Sunday, March 13, 2011

Dust Storm Gobi Desert


Among the directives outlined in China's new five-year defense plan is the creation of a smart dust surveillance network. This will be comprised of speckle-sized devices that can sense environmental conditions, such as light, temperature and humidity. More importantly, they can gather civilian and military intelligence. Their tiny dimensions mean they are difficult to detect and can squeeze through the narrowest of gaps in doors and walls. They can communicate with each other wirelessly, as well as transmit data to a nearby command center or remote satellite.
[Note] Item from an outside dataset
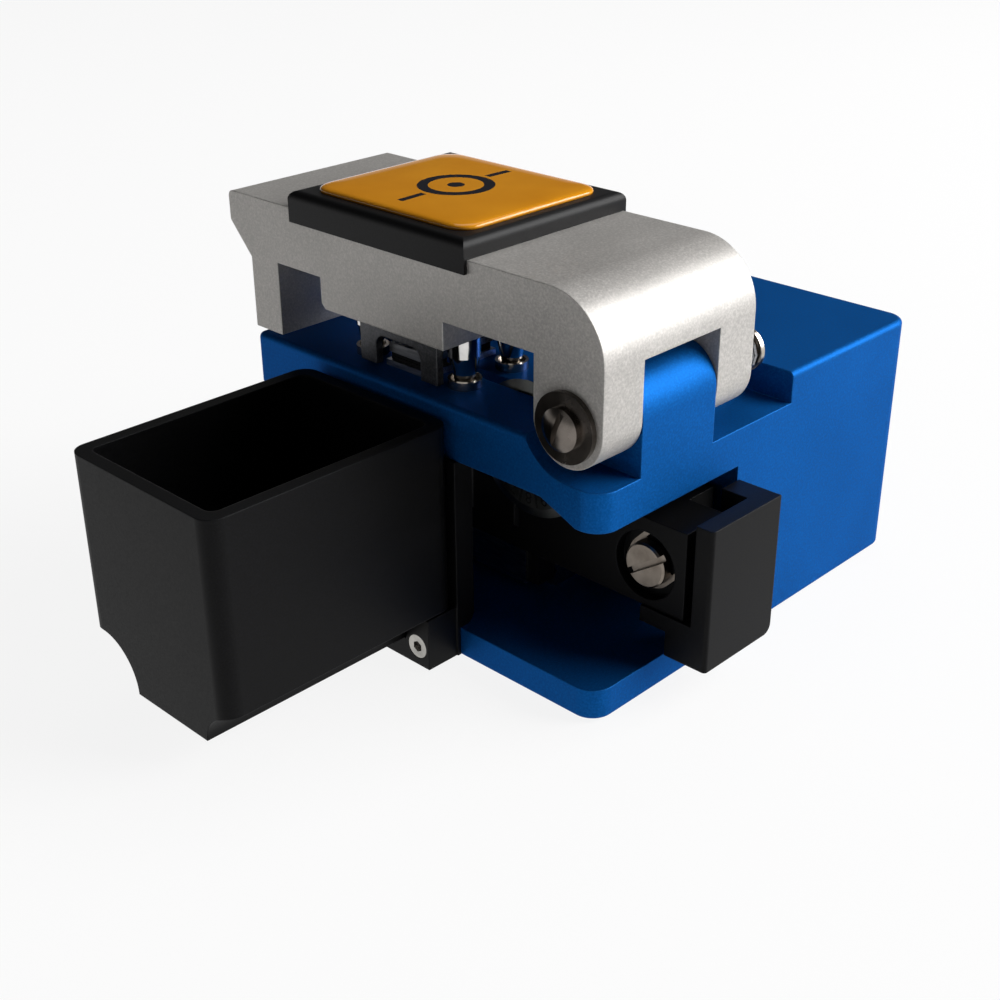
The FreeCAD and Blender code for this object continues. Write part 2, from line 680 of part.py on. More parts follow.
def make_blade_post():
    """Steel post: a root in the tower, a flange behind the blade, and the spigot that it turns on."""
    flange = blade_back_x() - RUN_GAP - FACE_X
    post = rod((FACE_X, BLADE_Y, BLADE_Z), (1, 0, 0), POST_FLANGE_R, flange)
    post = post.fuse(rod((FACE_X - TOWER_T, BLADE_Y, BLADE_Z), (1, 0, 0), POST_ROOT_R, TOWER_T))
    spigot = flange + BLADE_T + 2 * RUN_GAP
    post = post.fuse(rod((FACE_X, BLADE_Y, BLADE_Z), (1, 0, 0), BLADE_BORE_R, spigot)).removeSplitter()
    hole = rod((FACE_X + spigot, BLADE_Y, BLADE_Z), (-1, 0, 0), SCREW_R + SLIP_GAP, SCREW_L)
    return post.cut(hole)


def make_blade_screw():
    """Slotted screw that keeps the blade on its post."""
    seat = (blade_back_x() + BLADE_T + RUN_GAP, BLADE_Y, BLADE_Z)
    head = pan_head(seat, (1, 0, 0), BLADE_SCREW_R, BLADE_SCREW_T, HEAD_SLOT_W, HEAD_SLOT_D)
    return head.fuse(rod(seat, (-1, 0, 0), SCREW_R, SCREW_L - 0.5)).removeSplitter()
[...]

Dust, already pervasive and a nuisance to allergy sufferers and the obsessive compulsive, will become even more intrusive, as invasive as sand in your crotch. They'll gather on tables and floors, collect in corners or in your hair, where they'll rest silently listening for aberrant civility. In such a domestic space relinquished to the state, dusting, vacuuming and other quotidian chores turn into political acts of subversion.
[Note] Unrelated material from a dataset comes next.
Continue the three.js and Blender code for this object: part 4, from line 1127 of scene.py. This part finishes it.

Meanwhile, for cross-border espionage, artificial weather stations in the Gobi Desert will churn and whirl up massive dust storms. It'll simply be a matter of turning on the spigot. Hit the switch, and the earth will reach out with vaporous tendrils. When these have nicely thickened, a liberal sprinkling of smart dusts will be added to create a heady stew, which in a day or two will paint vermillion skies over Beijing before crossing the seas and choking the cities of the Koreas, Japan and, much further afield, the Pacific coast of the United States.

This is impossible to confirm at the moment.